Enlarge image (will open in a new window)The next step was to build a larger model with 10 ft (3.05 m) rotor span and weight of 1000 lb. (45.3 kg). After stability tests on the ground on February 19,1942, the model was successfully launched from a special structure on the interplane struts of a Boulton Paul Overstrand bomber, near Manchester on March 14. The model descended from 2,000 ft. (609.6 m.) at 1,500 ft/min (7.6 m/sec).

Meanwhile, from late 1940, Hafner had been working on the designs of a full-scale Rotachute. One concept was to carry several in a rail on the top of a modified troop-carrying aircraft and launch them rapidly, one after the other, from the tail end, to land in as tight a group as was required.

The Rotachute was designed to fit criteria of simplicity, light weight and reliability. It comprised a steel tube frame to seat the pilot, a two-bladed rotor with freely flapping blades, and a rubber mounted skid. The rotor hub was also rubber-mounted, to dampen vibration and to function as a control hinge. The fuselage was open at the front. A tapered fairing behind the pilot stabilised the craft, and this was made entirely of rubberised fabric, with no framework, and was inflated to shape, with the intent of minimising stowage space.

Enlarge image (will open in a new window)Control was by means of a single stick fixed to the rotor hub. Turns were simply a product of banking. As designed, the Rotachute had a weight of 50 lb. (22.7 kg) and a useful load of about 240 lb. (109 kg.), which might comprise the pilot, his parachute and a Bren gun Mk.1 with 300 rounds.

The rotor diameter was 15 ft. (4.57 m.), making it the smallest man-carrying vehicle capable of controlled flight ever built to that time. Contracts for Rotachute production were placed. Before flight trials began, tests were made with rotors and a complete unit fixed to moving vehicles. Early in 1942, the first flights took place.

Two trials at Ringway in February ended with heavy landings, the craft overturning and breaking the rotors. A third run on a longer runway at Snaith was a little better, and it was decided, at least for training, to fit a three-point wheeled undercarriage (rather than a jettisonable trolley), and aft stabilising fins. This required an extension of the tail fairing, which could no longer retain strength sufficient to avoid fouling the rotor without additon of a frame.

A light frame and tailplane were added, the whole being inflated by ram effect from forward movement. This, the Rotachute Mk.II, first flew in late May, 1942, towed behind a Jeep for about 15 seconds of flight. Further tests led to satisfactory ground-initiated flights of two or three minutes. Work now began on the Mk.III.
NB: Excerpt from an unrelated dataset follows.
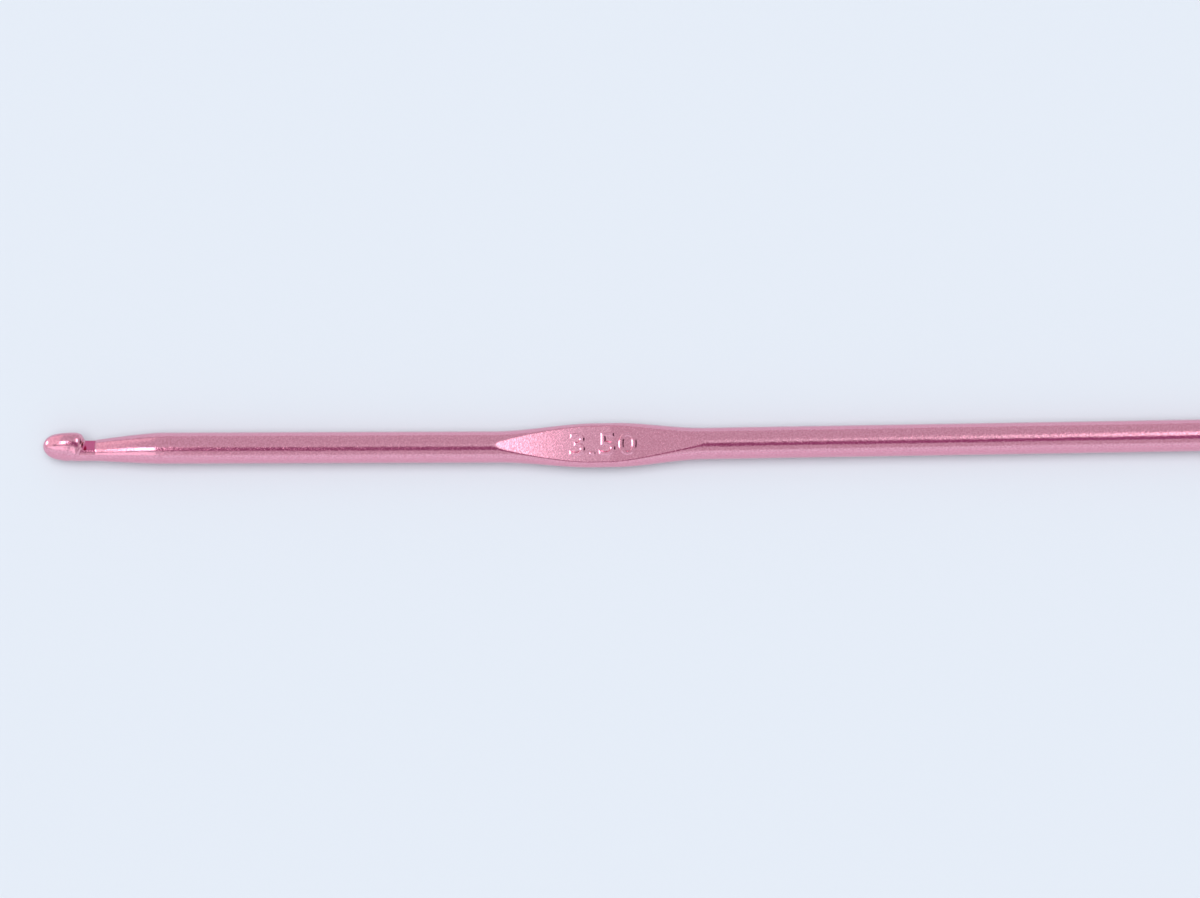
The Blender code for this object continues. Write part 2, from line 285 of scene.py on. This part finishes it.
def slid_up_side(up, x):
    """Where a vertex goes round a quarter of the ring so that one line meets the crease."""
    near = min(ease((x - REST_START + SLIDE_LENGTH) / SLIDE_LENGTH),
               ease((REST_END + SLIDE_LENGTH - x) / SLIDE_LENGTH))
    crease = min(math.asin(min(flat_height(x) / SHANK_RADIUS, 1.0)), CREASE_HIGHEST)
    if up <= CREASE_LINE:
        share = 1.0 - (1.0 - up / CREASE_LINE) ** CREASE_CROWDING
        slid = crease * share
    else:
        share = ((up - CREASE_LINE) / (math.pi / 2.0 - CREASE_LINE)) ** CREASE_CROWDING
        slid = between(crease, math.pi / 2.0, share)
    return between(up, slid, near)


def rounded_lower(first, second, rounding):
    """The lower of two heights, with the corner between them rounded off."""
    overlap = max(rounding - abs(first - second), 0.0)
    return min(first, second) - overlap * overlap / (4.0 * rounding)


def pressed(side, height, x):
    """A point of a round ring after the dies, from its place across and up."""
    up = slid_up_side(math.atan2(abs(height), abs(side)), x)
    across = rest_half_width(x) * math.cos(up)
    flat = flat_height(x)
    risen = SHANK_RADIUS * math.sin(up)
    if flat < SHANK_RADIUS:
        risen = rounded_lower(risen, flat, min(CREASE_ROUNDING, SHANK_RADIUS - flat))
    return math.copysign(across, side), math.copysign(risen, height)


# %% Work every vertex
mouth = Vector((0.0, math.sin(MOUTH_ROLL), math.cos(MOUTH_ROLL)))
across = Vector((0.0, math.cos(MOUTH_ROLL), -math.sin(MOUTH_ROLL)))


def forged(section, x):
    """The head is deeper through the mouth than it is broad across it."""
    deeper = head_station(x, HEAD_DEPTH_FACTOR, HEAD_DEPTH_FACTOR, 1.0)
    narrower = head_station(x, HEAD_BREADTH_FACTOR, LIP_BREADTH_FACTOR, 1.0)
    return mouth * (section.dot(mouth) * deeper) + across * (section.dot(across) * narrower)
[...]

Tests began at Ringway of the Mk.III in June 1942, with towed flights of around four minutes ending in controlled landings. A totally free landing followed. The Rotachute was then towed behind a Tiger Moth until it, but not the tow aircraft, achieved takeoff. Further flights led eventually to towed air launches, the Rotachute reaching altitudes of up to 3,900 ft. (1189 m.), and reaching 93 mph (150 km/h) and flight duration of up to 40 minutes.

Subsequent tests using the Rotachute were concerned with development of the Rotabuggy, a Jeep fitted with a rotor and tail unit in much the same configuration. The Rotachute was developed to a Mk.IV, with vertical fins added to the tailplane.

The Rotachute was found to be a fairly simple machine to fly and to land in a restricted area. However, the operational needs for which it was designed never materialised. Rotachute experience did provide a basis for much of today's knowledge of light rotorcraft.